AIM OF THE TASK
Write out each line of the material again, word for word.

TASK DATA
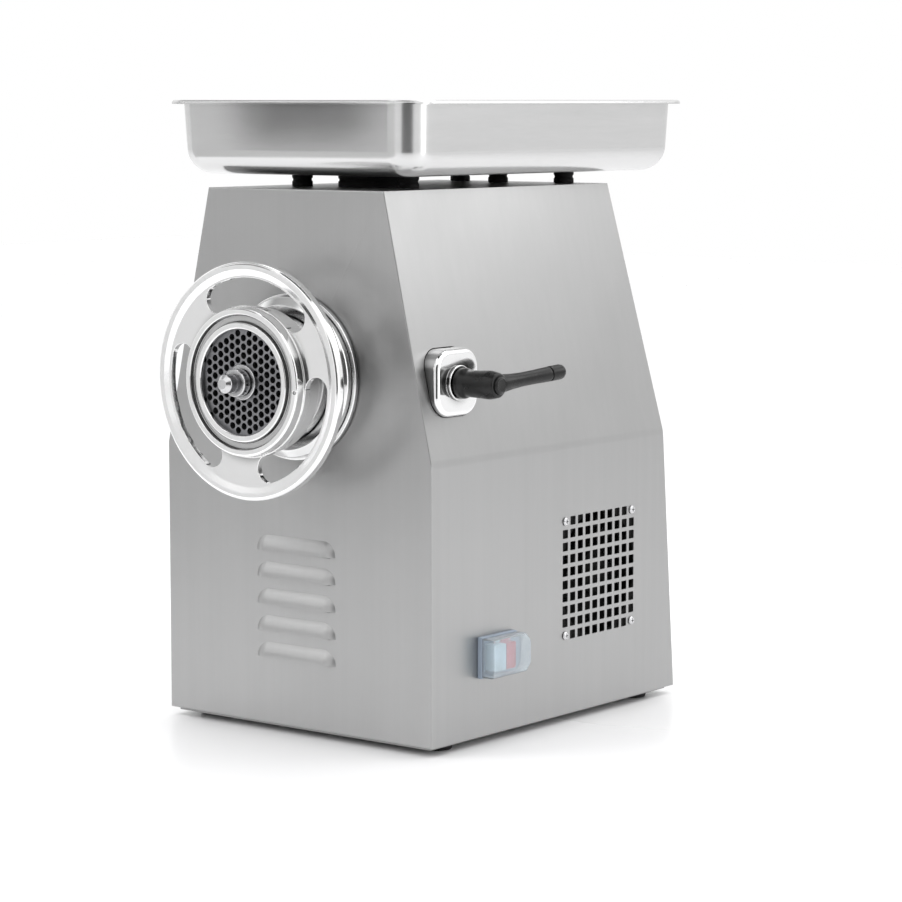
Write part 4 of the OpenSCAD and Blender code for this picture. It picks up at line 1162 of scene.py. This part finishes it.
def make_lever_button():
    """The push button in the hub's end, with a shallow dish."""
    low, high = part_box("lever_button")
    radius = high.z - HEAD_Z
    button = spun("button_turned", "X", (0, CLAMP_Y, HEAD_Z), filleted([
        (0, low.x), (radius, low.x), (radius, high.x - 1.4 * MM, 0.4 * MM),
        (radius - 1.6 * MM, high.x, 0.5 * MM),
        (radius - 2.6 * MM, high.x - 0.6 * MM, 0.4 * MM), (0, high.x - 1.0 * MM)]), 56)
    return shade(button, 35)


# ---- Switch ----


SWITCH_CHAMFER = 7 * MM
BOOT_WALL = 1.2 * MM


def chamfered(name, low, high, chamfer):
    """A box with its two back corners cut off, seen from the side."""
    item = block(name, low, high)
    round_edges(item, lambda e: runs(e, 0) and near(e.verts[0].co.y, high[1]), chamfer, 1)
    return item


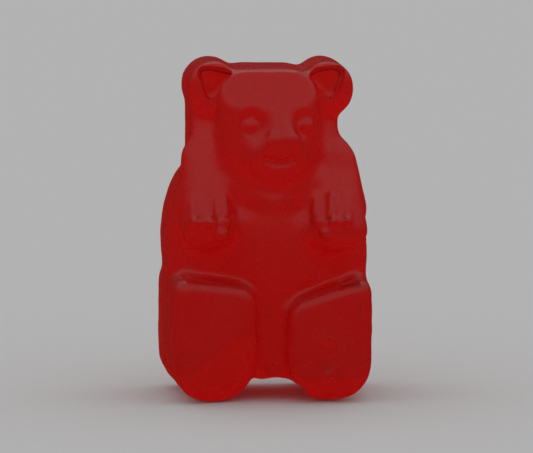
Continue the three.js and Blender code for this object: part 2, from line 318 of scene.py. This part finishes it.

RESULT BELOW
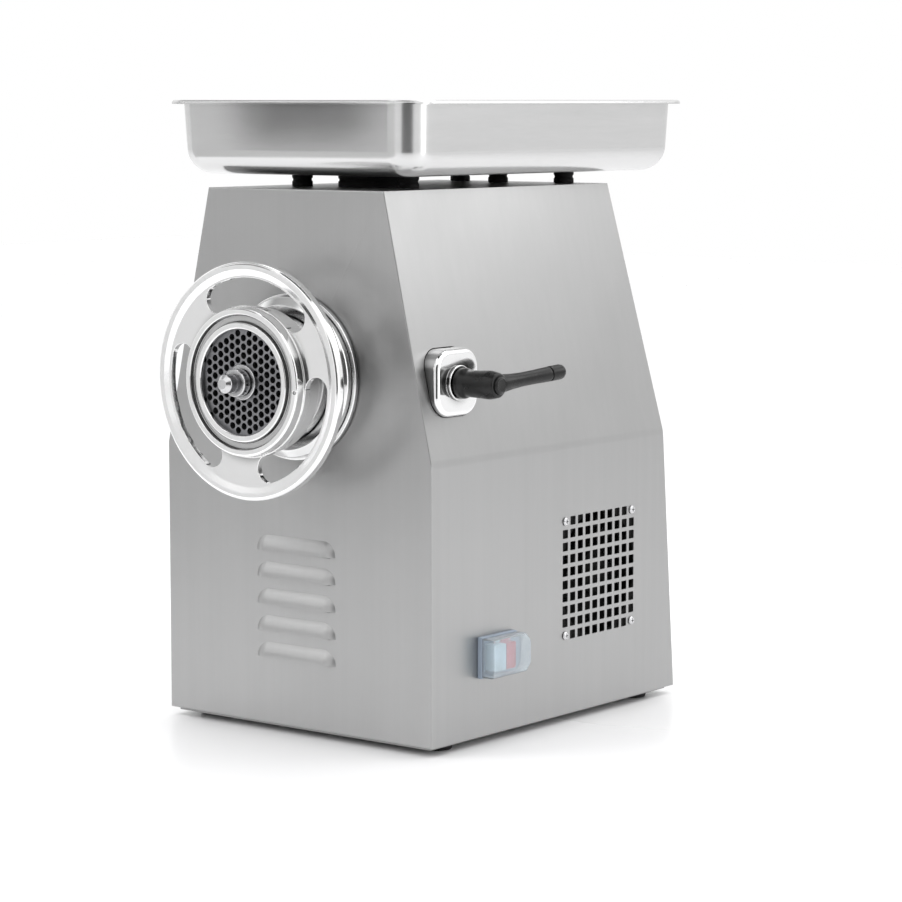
Write part 4 of the OpenSCAD and Blender code for this picture. It picks up at line 1162 of scene.py. This part finishes it.
def make_lever_button():
    """The push button in the hub's end, with a shallow dish."""
    low, high = part_box("lever_button")
    radius = high.z - HEAD_Z
    button = spun("button_turned", "X", (0, CLAMP_Y, HEAD_Z), filleted([
        (0, low.x), (radius, low.x), (radius, high.x - 1.4 * MM, 0.4 * MM),
        (radius - 1.6 * MM, high.x, 0.5 * MM),
        (radius - 2.6 * MM, high.x - 0.6 * MM, 0.4 * MM), (0, high.x - 1.0 * MM)]), 56)
    return shade(button, 35)


# ---- Switch ----


SWITCH_CHAMFER = 7 * MM
BOOT_WALL = 1.2 * MM


def chamfered(name, low, high, chamfer):
    """A box with its two back corners cut off, seen from the side."""
    item = block(name, low, high)
    round_edges(item, lambda e: runs(e, 0) and near(e.verts[0].co.y, high[1]), chamfer, 1)
    return item


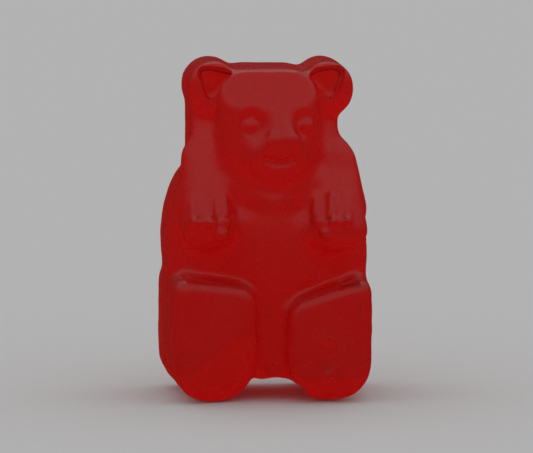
Continue the three.js and Blender code for this object: part 2, from line 318 of scene.py. This part finishes it.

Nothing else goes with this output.